[Rows from a 3D modeling dataset]
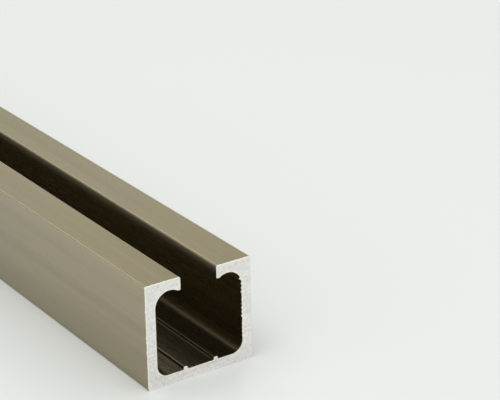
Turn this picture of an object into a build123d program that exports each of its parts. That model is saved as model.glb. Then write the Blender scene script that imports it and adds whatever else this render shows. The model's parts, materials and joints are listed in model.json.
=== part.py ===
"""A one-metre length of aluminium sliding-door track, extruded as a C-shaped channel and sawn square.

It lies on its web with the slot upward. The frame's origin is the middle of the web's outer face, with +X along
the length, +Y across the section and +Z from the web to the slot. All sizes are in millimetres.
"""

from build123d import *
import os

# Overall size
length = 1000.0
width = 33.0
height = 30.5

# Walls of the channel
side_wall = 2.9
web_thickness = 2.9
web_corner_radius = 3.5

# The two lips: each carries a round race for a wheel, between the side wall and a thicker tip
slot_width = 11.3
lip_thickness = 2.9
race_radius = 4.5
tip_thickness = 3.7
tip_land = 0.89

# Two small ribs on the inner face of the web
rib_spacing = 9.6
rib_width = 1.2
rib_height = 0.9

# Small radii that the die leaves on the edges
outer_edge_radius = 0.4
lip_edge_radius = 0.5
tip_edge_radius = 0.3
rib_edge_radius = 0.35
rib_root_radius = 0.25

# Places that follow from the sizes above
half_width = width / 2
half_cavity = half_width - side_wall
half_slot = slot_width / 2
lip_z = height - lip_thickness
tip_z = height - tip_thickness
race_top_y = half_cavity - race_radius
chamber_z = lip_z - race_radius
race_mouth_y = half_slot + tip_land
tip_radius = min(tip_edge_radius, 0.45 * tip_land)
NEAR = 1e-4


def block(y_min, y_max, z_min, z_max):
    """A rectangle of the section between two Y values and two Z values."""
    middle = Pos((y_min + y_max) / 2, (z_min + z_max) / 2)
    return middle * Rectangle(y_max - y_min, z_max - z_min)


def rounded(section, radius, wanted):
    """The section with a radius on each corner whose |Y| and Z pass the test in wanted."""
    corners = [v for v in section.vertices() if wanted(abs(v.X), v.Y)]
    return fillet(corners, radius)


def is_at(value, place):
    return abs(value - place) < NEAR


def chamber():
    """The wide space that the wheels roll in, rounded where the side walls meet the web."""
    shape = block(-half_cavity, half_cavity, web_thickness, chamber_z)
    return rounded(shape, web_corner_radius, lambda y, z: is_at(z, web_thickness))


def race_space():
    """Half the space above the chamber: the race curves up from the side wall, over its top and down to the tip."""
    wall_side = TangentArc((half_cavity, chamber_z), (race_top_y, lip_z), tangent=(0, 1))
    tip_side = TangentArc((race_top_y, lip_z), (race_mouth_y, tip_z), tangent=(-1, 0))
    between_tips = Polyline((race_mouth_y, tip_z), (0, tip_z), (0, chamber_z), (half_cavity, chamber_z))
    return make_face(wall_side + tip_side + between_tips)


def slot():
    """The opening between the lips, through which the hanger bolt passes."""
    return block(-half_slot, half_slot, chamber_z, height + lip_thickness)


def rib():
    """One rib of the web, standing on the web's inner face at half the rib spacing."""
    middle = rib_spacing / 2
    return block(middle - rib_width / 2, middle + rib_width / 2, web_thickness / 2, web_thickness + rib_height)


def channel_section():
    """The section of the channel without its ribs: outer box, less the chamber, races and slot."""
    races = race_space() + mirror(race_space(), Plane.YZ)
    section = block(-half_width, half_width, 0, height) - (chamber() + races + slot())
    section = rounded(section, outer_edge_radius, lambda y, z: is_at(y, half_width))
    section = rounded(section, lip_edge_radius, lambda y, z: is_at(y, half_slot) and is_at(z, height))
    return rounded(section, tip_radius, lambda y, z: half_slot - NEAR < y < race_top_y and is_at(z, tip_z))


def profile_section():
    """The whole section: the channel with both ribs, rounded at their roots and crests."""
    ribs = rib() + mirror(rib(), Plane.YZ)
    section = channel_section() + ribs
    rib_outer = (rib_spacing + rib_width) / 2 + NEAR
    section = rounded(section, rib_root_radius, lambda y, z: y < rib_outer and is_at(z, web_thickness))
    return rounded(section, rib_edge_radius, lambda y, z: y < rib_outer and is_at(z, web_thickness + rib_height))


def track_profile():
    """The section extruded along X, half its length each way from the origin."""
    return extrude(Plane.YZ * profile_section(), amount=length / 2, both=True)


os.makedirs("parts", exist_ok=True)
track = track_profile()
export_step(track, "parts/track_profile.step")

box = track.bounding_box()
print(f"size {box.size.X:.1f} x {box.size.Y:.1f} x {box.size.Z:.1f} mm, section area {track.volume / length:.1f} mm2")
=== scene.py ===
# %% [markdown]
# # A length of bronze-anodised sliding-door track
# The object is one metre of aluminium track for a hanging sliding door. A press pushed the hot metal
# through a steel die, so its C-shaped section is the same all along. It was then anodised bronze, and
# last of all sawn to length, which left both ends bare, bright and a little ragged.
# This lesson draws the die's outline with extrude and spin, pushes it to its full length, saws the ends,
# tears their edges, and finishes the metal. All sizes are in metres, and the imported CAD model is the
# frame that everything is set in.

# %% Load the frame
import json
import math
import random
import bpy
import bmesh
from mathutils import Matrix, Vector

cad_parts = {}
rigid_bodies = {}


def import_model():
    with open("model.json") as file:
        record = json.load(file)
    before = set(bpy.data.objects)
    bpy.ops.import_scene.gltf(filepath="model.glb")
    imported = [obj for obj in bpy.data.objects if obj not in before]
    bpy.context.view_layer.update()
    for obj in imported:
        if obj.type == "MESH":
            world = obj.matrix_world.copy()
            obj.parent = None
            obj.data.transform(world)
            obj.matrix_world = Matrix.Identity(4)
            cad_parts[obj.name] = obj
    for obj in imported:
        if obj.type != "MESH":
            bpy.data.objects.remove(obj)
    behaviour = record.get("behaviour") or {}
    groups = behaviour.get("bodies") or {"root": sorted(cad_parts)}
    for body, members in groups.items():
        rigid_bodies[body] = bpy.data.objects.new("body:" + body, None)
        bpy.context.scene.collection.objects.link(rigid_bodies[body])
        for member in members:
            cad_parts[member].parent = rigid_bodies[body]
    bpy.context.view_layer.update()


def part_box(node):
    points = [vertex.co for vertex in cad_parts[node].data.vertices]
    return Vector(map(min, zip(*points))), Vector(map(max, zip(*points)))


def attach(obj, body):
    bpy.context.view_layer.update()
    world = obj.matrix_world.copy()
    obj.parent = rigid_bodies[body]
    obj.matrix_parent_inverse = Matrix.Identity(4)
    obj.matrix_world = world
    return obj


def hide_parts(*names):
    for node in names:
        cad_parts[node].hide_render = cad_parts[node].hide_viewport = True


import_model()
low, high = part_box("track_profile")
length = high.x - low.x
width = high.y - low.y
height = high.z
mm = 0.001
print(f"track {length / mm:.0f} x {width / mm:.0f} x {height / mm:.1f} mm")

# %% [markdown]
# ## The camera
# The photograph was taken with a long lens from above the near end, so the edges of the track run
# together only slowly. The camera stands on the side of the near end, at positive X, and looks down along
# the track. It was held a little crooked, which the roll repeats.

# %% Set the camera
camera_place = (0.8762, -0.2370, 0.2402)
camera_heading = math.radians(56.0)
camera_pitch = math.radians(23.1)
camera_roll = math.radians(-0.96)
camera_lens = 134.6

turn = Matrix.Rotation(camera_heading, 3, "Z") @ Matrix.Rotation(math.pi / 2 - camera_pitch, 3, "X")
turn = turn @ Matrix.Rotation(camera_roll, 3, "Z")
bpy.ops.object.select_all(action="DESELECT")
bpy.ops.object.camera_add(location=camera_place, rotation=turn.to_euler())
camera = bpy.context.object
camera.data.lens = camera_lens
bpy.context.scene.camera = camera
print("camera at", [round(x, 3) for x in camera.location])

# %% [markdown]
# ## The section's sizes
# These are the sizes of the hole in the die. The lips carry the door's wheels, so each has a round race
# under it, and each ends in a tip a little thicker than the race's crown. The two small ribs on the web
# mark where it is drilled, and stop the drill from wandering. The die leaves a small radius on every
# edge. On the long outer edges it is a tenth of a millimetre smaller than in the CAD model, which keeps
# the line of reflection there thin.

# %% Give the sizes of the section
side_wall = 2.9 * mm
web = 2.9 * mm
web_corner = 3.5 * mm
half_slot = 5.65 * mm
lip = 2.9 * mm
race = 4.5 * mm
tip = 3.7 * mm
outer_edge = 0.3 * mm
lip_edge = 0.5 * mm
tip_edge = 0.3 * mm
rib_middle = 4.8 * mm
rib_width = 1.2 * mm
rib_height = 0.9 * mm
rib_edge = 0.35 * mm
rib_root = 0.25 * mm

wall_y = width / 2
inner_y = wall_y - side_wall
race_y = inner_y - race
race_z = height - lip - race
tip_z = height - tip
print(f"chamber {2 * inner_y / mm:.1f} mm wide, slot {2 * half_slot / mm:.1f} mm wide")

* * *

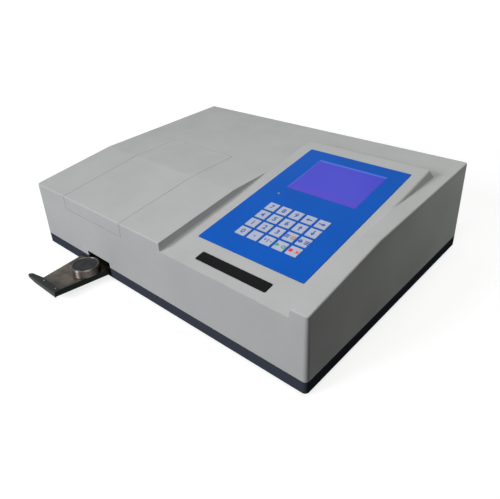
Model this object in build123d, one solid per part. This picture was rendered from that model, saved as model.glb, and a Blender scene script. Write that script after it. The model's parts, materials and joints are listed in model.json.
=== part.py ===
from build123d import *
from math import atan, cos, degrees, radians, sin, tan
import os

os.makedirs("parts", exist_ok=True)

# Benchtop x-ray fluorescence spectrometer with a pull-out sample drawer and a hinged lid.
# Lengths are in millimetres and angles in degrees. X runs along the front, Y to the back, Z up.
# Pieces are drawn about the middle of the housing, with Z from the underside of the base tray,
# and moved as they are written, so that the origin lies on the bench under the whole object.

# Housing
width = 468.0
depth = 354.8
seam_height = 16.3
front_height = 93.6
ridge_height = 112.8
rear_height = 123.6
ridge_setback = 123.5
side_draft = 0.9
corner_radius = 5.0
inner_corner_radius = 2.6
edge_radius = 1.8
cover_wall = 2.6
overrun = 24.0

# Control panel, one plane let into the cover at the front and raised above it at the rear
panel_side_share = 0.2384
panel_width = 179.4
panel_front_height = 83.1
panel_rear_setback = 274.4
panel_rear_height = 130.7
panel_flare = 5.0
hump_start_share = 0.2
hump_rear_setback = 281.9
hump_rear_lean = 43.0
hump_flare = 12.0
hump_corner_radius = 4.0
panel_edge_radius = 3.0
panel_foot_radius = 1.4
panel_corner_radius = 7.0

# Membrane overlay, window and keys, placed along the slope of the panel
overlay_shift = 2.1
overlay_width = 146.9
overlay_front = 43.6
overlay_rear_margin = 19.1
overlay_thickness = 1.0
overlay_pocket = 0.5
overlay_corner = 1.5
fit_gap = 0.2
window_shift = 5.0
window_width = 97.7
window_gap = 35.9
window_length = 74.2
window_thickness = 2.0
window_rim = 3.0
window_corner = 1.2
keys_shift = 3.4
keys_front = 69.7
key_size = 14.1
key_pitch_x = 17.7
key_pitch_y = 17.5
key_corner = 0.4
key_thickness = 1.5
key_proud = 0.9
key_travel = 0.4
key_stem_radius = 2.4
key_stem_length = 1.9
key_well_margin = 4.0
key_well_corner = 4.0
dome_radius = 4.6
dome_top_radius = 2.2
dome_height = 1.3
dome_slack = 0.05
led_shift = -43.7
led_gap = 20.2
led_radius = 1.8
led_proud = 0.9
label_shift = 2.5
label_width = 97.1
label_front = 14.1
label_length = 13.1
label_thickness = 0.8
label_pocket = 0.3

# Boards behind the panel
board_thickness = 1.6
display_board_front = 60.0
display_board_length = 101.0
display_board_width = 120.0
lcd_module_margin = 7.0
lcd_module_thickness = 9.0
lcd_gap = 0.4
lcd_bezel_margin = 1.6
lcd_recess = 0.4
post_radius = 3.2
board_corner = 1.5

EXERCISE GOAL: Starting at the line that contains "Turn this picture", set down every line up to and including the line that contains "return middle *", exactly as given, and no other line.

EXPECTED ANSWER:
Turn this picture of an object into a build123d program that exports each of its parts. That model is saved as model.glb. Then write the Blender scene script that imports it and adds whatever else this render shows. The model's parts, materials and joints are listed in model.json.
=== part.py ===
"""A one-metre length of aluminium sliding-door track, extruded as a C-shaped channel and sawn square.

It lies on its web with the slot upward. The frame's origin is the middle of the web's outer face, with +X along
the length, +Y across the section and +Z from the web to the slot. All sizes are in millimetres.
"""

from build123d import *
import os

# Overall size
length = 1000.0
width = 33.0
height = 30.5

# Walls of the channel
side_wall = 2.9
web_thickness = 2.9
web_corner_radius = 3.5

# The two lips: each carries a round race for a wheel, between the side wall and a thicker tip
slot_width = 11.3
lip_thickness = 2.9
race_radius = 4.5
tip_thickness = 3.7
tip_land = 0.89

# Two small ribs on the inner face of the web
rib_spacing = 9.6
rib_width = 1.2
rib_height = 0.9

# Small radii that the die leaves on the edges
outer_edge_radius = 0.4
lip_edge_radius = 0.5
tip_edge_radius = 0.3
rib_edge_radius = 0.35
rib_root_radius = 0.25

# Places that follow from the sizes above
half_width = width / 2
half_cavity = half_width - side_wall
half_slot = slot_width / 2
lip_z = height - lip_thickness
tip_z = height - tip_thickness
race_top_y = half_cavity - race_radius
chamber_z = lip_z - race_radius
race_mouth_y = half_slot + tip_land
tip_radius = min(tip_edge_radius, 0.45 * tip_land)
NEAR = 1e-4


def block(y_min, y_max, z_min, z_max):
    """A rectangle of the section between two Y values and two Z values."""
    middle = Pos((y_min + y_max) / 2, (z_min + z_max) / 2)
    return middle * Rectangle(y_max - y_min, z_max - z_min)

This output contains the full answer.